The perceptions based on membership in marginalized groups, the deprived sensibility accumulated through sufferings, discriminations and denial of justice and fair play, dissolve hope and expectations and lead to what sociologists have termed anomie a mental state where death or life ceases to have any meaning or relevance. In the war on terror, who are the culprits the promoters of anomie or the perpetrators of violence?"
Beg's use of anomie is America's alleged lack of ethical values, which, in turn, begets violence, ergo bin Laden is not responsible for 9/11; America is. This is a switch on the still widely held belief in the Muslim world that the CIA and Mossad were co-conspirators in the 9/11 plot whose objective was to provide a rationale for military intervention in Afghanistan and Iraq.

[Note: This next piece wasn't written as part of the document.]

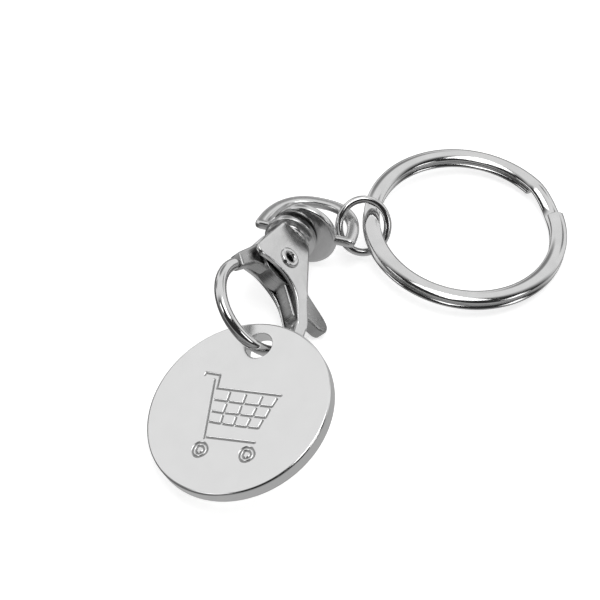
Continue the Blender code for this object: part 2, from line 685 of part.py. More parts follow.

This taradiddle also had its roots in Pakistan when Gen. Hamid Gul, a former head of the Inter-Services Intelligence agency, a classmate of Beg, said he had evidence the U.S. Air Force was also involved in the plot (i.e., the fact that no U.S. fighter planes took off to shoot down the hijacked aircraft). Both Beg, the head of a think tank, and Gul, who is "strategic adviser" to politico-religious parties, are held in high regard by the Pakistani military.
Either way, the warped, apprentice sorcerer thinking goes a long way to explaining the recent Pew Foundation's survey on global attitudes toward the United States: As a trustworthy leader, bin Laden scored higher than George W. Bush in most Muslim countries.
There are no quick fixes for change. Despite all the constantly repeated assurances given to the United States about reform, Pakistan's madrasas, or religious schools, are still churning out 750,000 jihadi-prone male teenagers a year with the same hateful views of America, Israel and India. The fossilized clerics in charge have stood their ground with Wahhabi clergy money still reaching them from Saudi Arabia.
An estimated total of 5 million young men have passed through the system over the past 13 years. The madrasas were the spawning grounds of Taliban. Today, a resurgent Taliban in Afghanistan continues to enjoy the same logistical support and casualty insurance.